“In Yiddish, there’s a word for it: bashert. The meaning is something like “intended”: the person who was meant for you. We’re not talking about a soul mate, though modern usage often spins it that way; the original meaning is more complicated. Your bashert won’t always make you happy, and your life together won’t always be easy. But there’s a sense of rightness, of having landed where you’re supposed to be.”
I have these dreams sometimes where Husband and I get into a ridiculous sort of fight, so ridiculous that in the dream I forget what we’re fighting about. But in the dream, this ridiculous disagreement becomes so serious that we avoid each other. Soon our relationship falls apart. In my dream state, I know it’s wrong- it feels abysmally wrong. Even in DreamLand it feels like a knife to the heart. I cry and tell him that this is stupid, that we shouldn’t give up and he acts indifferent. He shrugs his shoulders. He doesn’t care. (Take out knife and stab heart again. Worst. Dream. Ever.)
Cold. Indifferent. Unavailable. It couldn’t be further from the truth and yet I wake up angry at real-life Husband for dream-life Husband’s actions.
I hate those dreams (I’m sure Husband does too since I awake angry with him for his dream actions) but I also wake up from those dreams very clear about one thing: I don’t want Husband going a-n-y-w-h-e-r-e. As much as his mumbling makes me bonkers or his “selective” hearing makes me want to buy him a hearing aid for Christmas, I want that lazy-tongued, deaf bastard in my bed every night when I go to sleep and every morning when I wake up.
Before him, everyone that I dated was different yet very much the same: outspoken, outgoing, loud individuals. They were me but with a penis; it could have never worked. But out of each of those relationships I was discovering, one frog at a time, what didn’t wouldn’t work for me. I didn’t know it then but I was intending someone better for my life. So when I broke up with the salsa dancing lawyer that worked too much, I intended someone who loved his job but didn’t make it his whole life (and someone who could dance, of course). When I broke up with my young, college boyfriend that wasn’t ready for commitment, I intended someone I loved but that was ready for the kind of commitment I was ready for. When I broke up with the English teacher who told me I had gained weight since we first met, I intended someone who cared more about the weight of my soul than the weight of my scale.

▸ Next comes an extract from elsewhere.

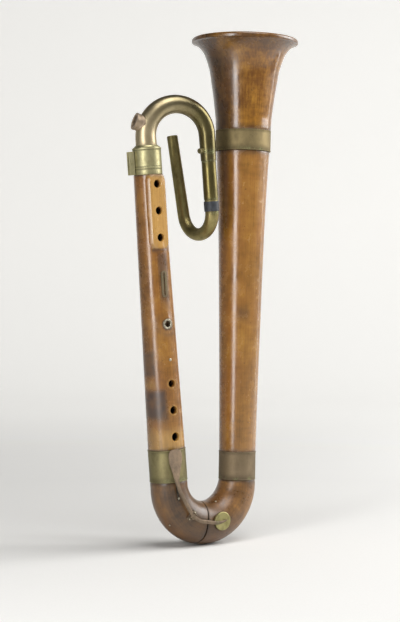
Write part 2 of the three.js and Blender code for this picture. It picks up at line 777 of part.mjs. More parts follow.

Am I with the right person? That’s a heavy question to ask yourself. The important ones always are. And if I answered it frankly I’d say this: I had a hard time writing this post; not because I’m not sure but because I so infinitely am and how do you put that kind of certainty into words.
I intended Husband. I really believe that.
I won’t say it was always the easiest road. It is the nature of relationships to be hard. Essentially, relationships are merging two things into one: a fusion, if you will, and not all fusions work. They require a balance, a compromise. They require swallowing your ego and allowing someone else’s flavor into the pot. They require time to get it right… but what a beautiful thing it is when you do get it right; when you give up a little piece of yourself and, in return, get a whole other person.